In between all this stuff, you explore the world around the cafe, looking for recipes and ingredients. In the logic of the game, recipe fragments are found in shipwreck-style boxes cast about the landscape, and all ingredients, from cabbages to fresh cream, can be gathered from the various bushes, trees and... weird tiered cake things. As you progress through the story, your dragon grows and gains new abilities, giving you access to new areas, new recipes, and new ingredients, which in turn let you have a better menu and increase your cafe's reputation.

In its first half, Little Dragon's Cafe is low-key but nice. It doesn't pull off that farming sim loop of "I'll do just one more day," but it's the perfect game to play on the train home from work (thank you, Switch), or while chilling before bed. Wake up in the morning, explore the wilderness to gather ingredients for the cafe with your dragon, pop back to help with customers at lunchtime, go out again til dinner. Find new recipes, cook em up with a little rhythm game and add them to your menu. Everything feels balanced and enjoyable.

Sure, you don't want to play loads of in-game days of it in a row, and sure, there are bugs. Sometimes ingredients fall places you can't collect them, and sometimes the jump action is frustrating, but overall it's a fun experience. The art is lovely, the music is calming, and there's something satisfying about zipping around the map, collecting ingredients, especially once you and your dragon can fly.

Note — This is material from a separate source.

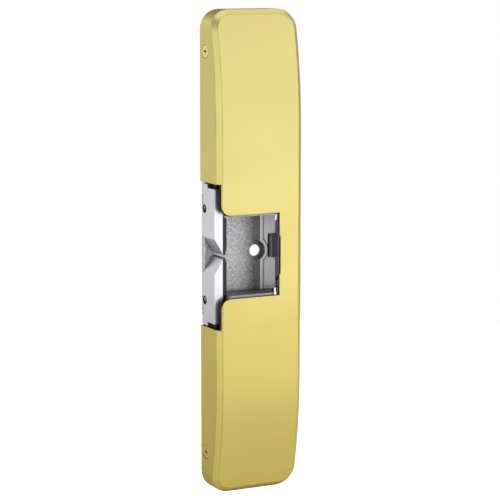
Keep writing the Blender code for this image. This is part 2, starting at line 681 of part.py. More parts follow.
def make_board():
    board = box("circuit_board", (2.4, 19.6), BOARD_D, (30.5, 62.0))
    for i, (x, z) in enumerate(BOARD_SCREWS):
        cut(board, rod(f"board_hole_{i}", 1.1, (x, 4, z), (x, 10, z), 14))
        make_screw(f"board_screw_{i + 1}", (x, BOARD_D[1] + 0.1, z), 1.7, 1.0, 4.6)
    finish(board, BOARD)
    finish(soften(box("bridge_rectifier", (4.0, 10.5), (7.9, 10.6), (40.0, 46.5)), 0.4), BLACK)
    can = [(0, 15.2), (3.5, 15.2), (3.9, 14.8), (3.9, 8.6), (3.6, 8.3), (3.9, 8.0), (3.6, 7.9), (0, 7.9)]
    finish(turned("capacitor", can, (14.6, 0, 43.5), (0, 1, 0), 20), CAN)
    header = box("board_connector", (4.0, 13.0), (7.9, 13.4), (52.0, 58.0))
    cut(header, box("header_well", (4.8, 12.2), (9.0, 15), (52.8, 57.2)))
    finish(header, NYLON)


def make_outlet():
    profile = [(3.4, 0.3), (4.6, 0.3), (4.6, 2.6), (6.4, 2.6), (6.4, 3.9), (3.9, 3.9), (3.4, 3.4)]
    finish(turned("wire_grommet", profile, (OUTLET[0], 0, OUTLET[1]), (0, 1, 0), 24), RUBBER)
    plug = box("lead_connector", (5.5, 16.5), (2.5, 9.0), (-74.0, -64.0))
    cut(plug, box("lead_well", (6.4, 15.6), (3.4, 8.1), (-76.0, -66.5)))
    finish(plug, NYLON)


# ---------------------------------------------------------------- latch monitor

def make_monitor():
    axis = (MONITOR_X, MONITOR_D)
    pivot = (*axis, 0)
    shaft = rod("monitor_shaft", SHAFT_RADIUS, (*axis, -21.6), (*axis, 27.6), 16)
    finish(shaft, PIN_STEEL, pivot)
    paddle = soften(box("monitor_paddle", (15.4, 17.9), (3.9, 7.1), PADDLE_BAR_Z), 0.4)
    join(paddle, soften(box("paddle_pad", (11.9, 16.6), (4.0, 6.5), PADDLE_Z), 0.4))
    cut(paddle, rod("paddle_bore", SHAFT_RADIUS + RUN, (*axis, -30), (*axis, 30), 20))
    finish(paddle, BLACK, pivot)
    cam = box("monitor_cam", (15.4, 18.4), (3.9, 7.1), (23.7, 26.8))
    cut(cam, rod("cam_bore", SHAFT_RADIUS + RUN, (*axis, 20), (*axis, 30), 20))
    finish(cam, NYLON, pivot)
    make_monitor_switch()
    make_monitor_spring()


def make_monitor_switch():
    switch = soften(box("monitor_switch", (3.2, 13.4), (3.7, 9.4), (22.2, 28.2)), 0.3)
    x, z = SWITCH_SCREW
    cut(switch, rod("switch_hole", 1.1, (x, 2, z), (x, 12, z), 14))
    cut(switch, box("button_well", (12.0, 16), (5.0, 7.0), (23.8, 26.2)))
    finish(switch, BLACK)
    make_screw("switch_screw", (x, 9.5, z), 1.7, 1.0, 8.0)
    finish(box("switch_button", (12.8, 15.1), (5.2, 6.8), (24.0, 26.0)), RED)


def make_monitor_spring():
    """Torsion spring on the monitor's shaft: one leg on the latch floor, one in front of the paddle."""
    radius, per_turn, pitch = 1.15, 12, 0.62
    first = -17.6
    points = [(9.8, 3.9, first), (13.0, 3.9, first), (15.4, 4.0, first)]
    for i in range(54):
        angle = math.radians(270 + 360 * i / per_turn)
        x = MONITOR_X + radius * math.cos(angle)
        points.append((x, MONITOR_D + radius * math.sin(angle), first + pitch * i / per_turn))
    points += [(17.6, 7.7, -14.3), (17.6, 7.7, -10.0)]
    finish(wire("monitor_spring", points, 0.2), SPRING_STEEL)


# ---------------------------------------------------------------- leads

def smooth_route(points, per_leg=4):
    """Points on a Catmull-Rom curve through the given ones."""
    spots = [Vector(p) for p in points]
    spots = [spots[0] * 2 - spots[1]] + spots + [spots[-1] * 2 - spots[-2]]
    out = []
    for i in range(1, len(spots) - 2):
        a, b, c, e = spots[i - 1:i + 3]
        for k in range(per_leg):
            t = k / per_leg
            out.append(tuple(0.5 * ((2 * b) + (c - a) * t + (2 * a - 5 * b + 4 * c - e) * t * t
                                    + (3 * b - a - 3 * c + e) * t ** 3)))
    out.append(tuple(spots[-2]))
    return out


def make_leads():
    """Wires held inside the cover, each from its own terminal to the board."""
    past_cavity = {
        "coil_lead_lower_red": [(-3.2, 13.9, -53.6), (1.2, 13.9, -53.2), (6.0, 12.8, -44.0),
                                (15.5, 12.2, -33.0)],
        "coil_lead_lower_black": [(-3.2, 13.9, -56.6), (2.4, 15.0, -56.4), (8.0, 15.2, -46.0),
                                  (16.0, 14.4, -33.5)],
        "supply_lead_red": [(9.0, 6.0, -63.7), (9.4, 6.4, -58.5), (16.4, 7.0, -38.0)],
        "supply_lead_black": [(13.0, 6.0, -63.7), (14.0, 6.4, -58.5), (18.2, 8.6, -44.0)],
    }
    ends = {
        "coil_lead_lower_red": (12.0, 17.2),
        "coil_lead_lower_black": (14.0, 14.6),
        "supply_lead_red": (6.0, 9.4),
        "supply_lead_black": (8.0, 12.0),
    }
    routes = {
        "coil_lead_upper_red": [(-3.2, 13.9, 53.6), (-1.0, 14.6, 52.0), (1.2, 13.5, 52.0),
                                (4.4, 14.6, 54.2)],
        "coil_lead_upper_black": [(-3.2, 13.9, 56.0), (-1.0, 14.6, 56.5), (1.2, 13.5, 57.0),
                                  (4.4, 14.6, 56.4)],
    }
    for name, route in past_cavity.items():
        level, x = ends[name]
        route += [(LEAD_X - 0.3, level, -28.0), (LEAD_X, level, -22.5), (LEAD_X, level, 22.5)]
        route += [(LEAD_X - 0.3, level, 28.0), (x + (LEAD_X - x) * 0.3, 11.0, 32.5)]
        route += [(x, 9.8, 35.4), (x, 8.1, 36.0)]
        routes[name] = route
    for name, route in routes.items():
        look = RED if name.endswith("red") else BLACK
        finish(wire(name, smooth_route(route, 3), LEAD_RADIUS), look)


def main():
    make_cover()
    make_cover_screws()
    make_strike_body()
    for name, side in SIDES.items():
        make_keeper(name, side)
        make_hinge_pin(name, side)
        make_keeper_spring(name, side)
        make_lock_slider(name, side)
        make_armature(name, side)
        make_lock_spring(name, side)
        make_solenoid(name, side)
        make_guide(name, side)
    make_board()
    make_outlet()
    make_monitor()
    make_leads()


clear_scene()
PARTS = collection("electric_door_strike")
CUTTERS = collection("cutters", hidden=True)
BRASS = material("satin_brass", (0.87, 0.80, 0.49), 0.42, 0.75)
BRASS_SCREW = material("brass_screw", (0.82, 0.74, 0.42), 0.35, 0.9)
STEEL = material("satin_steel", (0.78, 0.78, 0.79), 0.35, 0.9)
PIN_STEEL = material("pin_steel", (0.70, 0.70, 0.72), 0.25, 1.0)
SPRING_STEEL = material("spring_steel", (0.60, 0.60, 0.62), 0.3, 1.0)
SCREW_STEEL = material("screw_steel", (0.66, 0.66, 0.67), 0.3, 1.0)
CAST = material("cast_zinc", (0.62, 0.62, 0.64), 0.6, 0.7)
ZINC = material("zinc_plate", (0.74, 0.75, 0.77), 0.4, 0.9)
OXIDE = material("black_oxide_steel", (0.13, 0.13, 0.14), 0.5, 0.6)
IRON = material("soft_iron", (0.50, 0.50, 0.52), 0.4, 0.9)
NYLON = material("white_nylon", (0.88, 0.87, 0.82), 0.5, 0.0)
TAPE = material("coil_tape", (0.85, 0.70, 0.20), 0.45, 0.0)
BOARD = material("circuit_board", (0.10, 0.35, 0.20), 0.45, 0.0)
BLACK = material("black_plastic", (0.10, 0.10, 0.11), 0.5, 0.0)
CAN = material("capacitor_sleeve", (0.12, 0.16, 0.30), 0.4, 0.1)
RED = material("red_plastic", (0.70, 0.10, 0.08), 0.5, 0.0)
RUBBER = material("grommet_rubber", (0.09, 0.09, 0.09), 0.8, 0.0)
main()
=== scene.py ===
import json
import math

import bmesh
import bpy
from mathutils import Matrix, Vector


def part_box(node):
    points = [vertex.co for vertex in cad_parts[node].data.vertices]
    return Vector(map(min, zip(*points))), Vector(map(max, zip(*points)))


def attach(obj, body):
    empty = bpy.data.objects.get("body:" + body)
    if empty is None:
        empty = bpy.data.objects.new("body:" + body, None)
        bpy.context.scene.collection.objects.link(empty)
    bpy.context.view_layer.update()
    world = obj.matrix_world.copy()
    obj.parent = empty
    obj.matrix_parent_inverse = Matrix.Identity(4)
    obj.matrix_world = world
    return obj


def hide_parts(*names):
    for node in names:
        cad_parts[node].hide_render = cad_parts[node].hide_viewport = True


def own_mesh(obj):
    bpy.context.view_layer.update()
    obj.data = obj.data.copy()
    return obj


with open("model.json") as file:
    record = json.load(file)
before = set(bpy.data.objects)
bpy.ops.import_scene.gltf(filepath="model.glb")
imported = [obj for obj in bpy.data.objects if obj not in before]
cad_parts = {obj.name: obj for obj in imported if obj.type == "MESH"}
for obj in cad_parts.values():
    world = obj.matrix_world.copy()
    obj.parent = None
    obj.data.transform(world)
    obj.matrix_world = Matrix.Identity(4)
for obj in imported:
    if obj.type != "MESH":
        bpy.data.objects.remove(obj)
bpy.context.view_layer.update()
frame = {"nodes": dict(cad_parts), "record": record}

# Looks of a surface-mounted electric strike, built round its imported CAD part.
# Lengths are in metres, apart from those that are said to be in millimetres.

MM = 0.001
SCENE = bpy.context.scene
SLOT_OF = {part["node"]: part["material_slot"] for part in frame["record"]["subparts"]}
BODY_OF = {node: body for body, nodes in frame["record"]["behaviour"]["bodies"].items() for node in nodes}

COVER_LOW, COVER_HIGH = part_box("cover")
COVER_MIDDLE = (COVER_LOW + COVER_HIGH) / 2
HALF_WIDTH = (COVER_HIGH.x - COVER_LOW.x) / 2
END_START = HALF_WIDTH * 2.4  # how far above or below the middle a face can belong to the cover's ends
OPENING_REACH = 40 * MM  # the side openings are within this height of the middle
COVER_SKIN = 0.4 * MM  # faces this close to the cover's full width are its outside
OUTSIDE_MARGIN = 0.1 * MM  # an outside face looks away from the cover's middle by more than this
SQUARE = 0.05  # a face is square to an axis when its normal has less than this along it

# The lock springs, which shorten as their sliders move, and their slides; here each spring's piece only gets
# a mesh of its own
SLIDE_OF_SPRING = {"lock_spring_upper": "upper_lock_slide", "lock_spring_lower": "lower_lock_slide"}

# Places on the casting and the keepers, in millimetres
CAVITY_END = 18.6  # the latch cavity ends this far above and below the middle
END_WALLS = (CAVITY_END - 1, CAVITY_END + 2)  # the middles of its end walls' faces are between these
FLOOR_DEPTHS = (2.0, 5.0)  # the latch floor and the ledge lie between these, in front of the frame's origin
FLOOR_LEFT = -17.0  # the latch floor starts here
RIB_LEFT = 7.3  # the ledge is to the right of this
RIB_TOP = 4.25  # or further forward than this
EYE = (4.4, 21.7)  # an eye's place in front of the frame's origin, and above or below it
EYE_RADIUS = 2.2
EYE_SIDES = (-22.0, -19.5)  # the eye's faces are between these from left to right

# How far the normals of some faces turn towards the right, the front or the middle, out of 1
LIP_BEVEL_RIGHT = (0.4, 0.9)
LIP_BEVEL_FRONT = 0.4
CAVITY_FRONT = 0.3
END_WALL_INWARD = 0.5

# Edges are rounded by these radii, in millimetres
ROUNDED = {"cover": 0.35, "strike_body": 0.25, "keeper_upper": 0.28, "keeper_lower": 0.28}
SLIGHTLY_ROUNDED = 0.08  # for the boxy pieces inside, and the cover's screws
BOXY = ("lock_slider", "slider_guide", "solenoid_frame", "circuit_board", "board_connector", "lead_connector",
        "monitor_cam", "switch_button", "monitor_paddle", "monitor_switch", "bridge_rectifier", "cover_screw")
ROUNDING_STEPS = 2
SMOOTH_ANGLE = math.radians(32)  # a sharper turn than this is an edge
FLAT_ANGLE = math.radians(0.6)  # triangles that turn less than this are one face
WELD_DISTANCE = 0.001 * MM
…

Plus, it's just all so distractingly weird. The seagulls look like flying cats. You have a weird wizard guy just living in your house now, reforging recipes from their fragments for you and otherwise just hanging around looking at your comatose mom. You collect dragon manure from your dragon's bed -- sometimes while they're sleeping in it -- to make ingredients grow faster, and when they outgrow the bed, you still collect it from there, like it's turned from bed into designated dragon litter tray. The game has fully embraced the fact that it makes no sense, and is all the more weird and refreshing for it.

Unfortunately, the game is horribly balanced in its later stages. As your cafe gains popularity, you get many more customers, but you have the same number of staff members, and they tend to slack off unless managed. Unless you are in the cafe literally all day, your customers will be dissatisfied, preventing you from progressing the plot. But being in the cafe becomes incredibly stressful. NPCs walk into you constantly, dragging you around the screen. No matter how fast or how hard you work, customers will storm out in annoyance at not being served quickly enough, with an irritated sound effect that ruins any of the zen of the game. And because you have so many customers, you run out of ingredients quickly... but if you go out to find more, things at the cafe fall apart.

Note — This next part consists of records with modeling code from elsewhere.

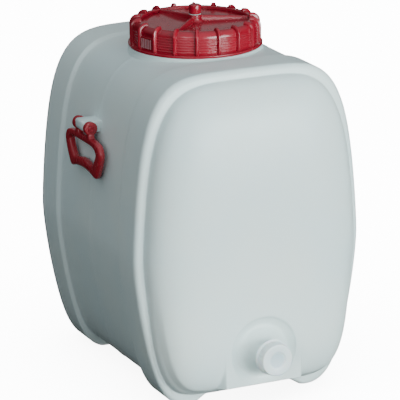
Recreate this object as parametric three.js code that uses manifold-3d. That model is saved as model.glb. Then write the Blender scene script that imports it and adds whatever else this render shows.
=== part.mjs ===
// A screw-lid liquid barrel: a blow-moulded tank with bulged ends, a wide screw lid with a vent plug,
// a capped outlet low on the front and a drop handle on each side.
// Millimetres, +Z up. The front with the outlet faces -Y. The origin is on the floor, under the middle.
import * as THREE from "three";
import { mergeVertices } from "three/addons/utils/BufferGeometryUtils.js";
import Module from "manifold-3d";

const wasm = await Module();
wasm.setup();

// Driving dimensions: tank
const tankHalfWidth = 160;
const tankHeight = 437;
const widestHeight = 200; // height above the floor at which the tank is widest
const narrowingTop = 25; // how much narrower each side is at the top
const narrowingBottom = 37; // and at the bottom
const narrowingPower = 1.5; // how the sides curve in: 2 is a parabola
const wall = 2.8;
const bandEdge = 157; // distance of each end band's outer edge from the lid's axis
const bandWidth = 58; // width of the end bands along Y
const waistInset = 4; // the waist is set in from the bands at the sides and top
const waistRaise = 11; // and raised from the floor
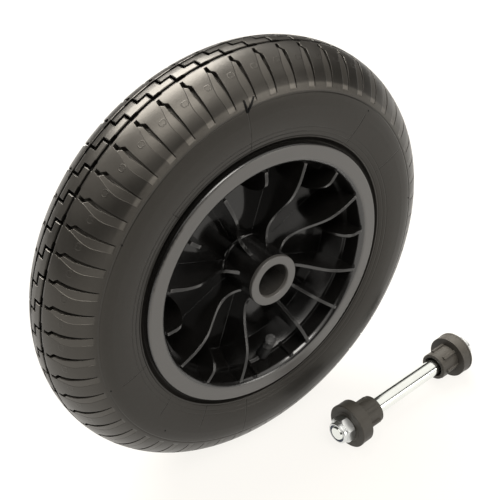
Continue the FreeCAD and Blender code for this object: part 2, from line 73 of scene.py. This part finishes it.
# Node helpers: every argument may be a number or a socket
class Shader:
    def __init__(self, name):
        self.mat = bpy.data.materials.new(name)
        self.mat.use_nodes = True
        self.tree = self.mat.node_tree
        self.tree.nodes.clear()
        self.out = self.tree.nodes.new("ShaderNodeOutputMaterial")
        self.bsdf = self.tree.nodes.new("ShaderNodeBsdfPrincipled")
        self.tree.links.new(self.bsdf.outputs[0], self.out.inputs[0])
        coord = self.tree.nodes.new("ShaderNodeTexCoord")
        self.pos = coord.outputs["Object"]
        split = self.tree.nodes.new("ShaderNodeSeparateXYZ")
        self.tree.links.new(self.vec_scale(self.pos, 1000.0), split.inputs[0])
        self.x, self.y, self.z = split.outputs

    def put(self, socket, value):
        if isinstance(value, bpy.types.NodeSocket):
            self.tree.links.new(value, socket)
        else:
            socket.default_value = value

    def vec_scale(self, v, k):
        n = self.tree.nodes.new("ShaderNodeVectorMath")
        n.operation = "SCALE"
        self.put(n.inputs[0], v)
        self.put(n.inputs["Scale"], k)
        return n.outputs[0]

    def m(self, op, a, b=0.0, c=0.0):
        n = self.tree.nodes.new("ShaderNodeMath")
        n.operation = op
        self.put(n.inputs[0], a)
        self.put(n.inputs[1], b)
        self.put(n.inputs[2], c)
        return n.outputs[0]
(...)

The most fun element of the game is exploring, but by the final quarter of the game, you feel punished for doing so. And as you get to move faster, flying on dragon-back, more bugs become apparent. From a distance, all gathering spots have the same animation, and you have to get close to see whether they actually contain any new ingredients or whether the sparkly "ingredients here!" animation is a lie. Sometimes, gathering spots don't appear at all until you fly closer, which can be a huge pain when you're desperately searching for some goddamn rice for your stupid bibimbap and you can't pick out likely spots from a distance.

If you like cute games and Harvest Moon, Little Dragon's Cafe is a good game to pick up in a sale, for like $25 or so. It's a perfect pick-up-and-play Switch game, and I got a lot of hours of relaxing fun out of it. But it's not a game you play to be challenged, and so, when the later game starts putting almost impossible demands on your time-management skills, it's no longer any fun to play.

Little Dragons Cafe is available on PC, PS4 and Switch.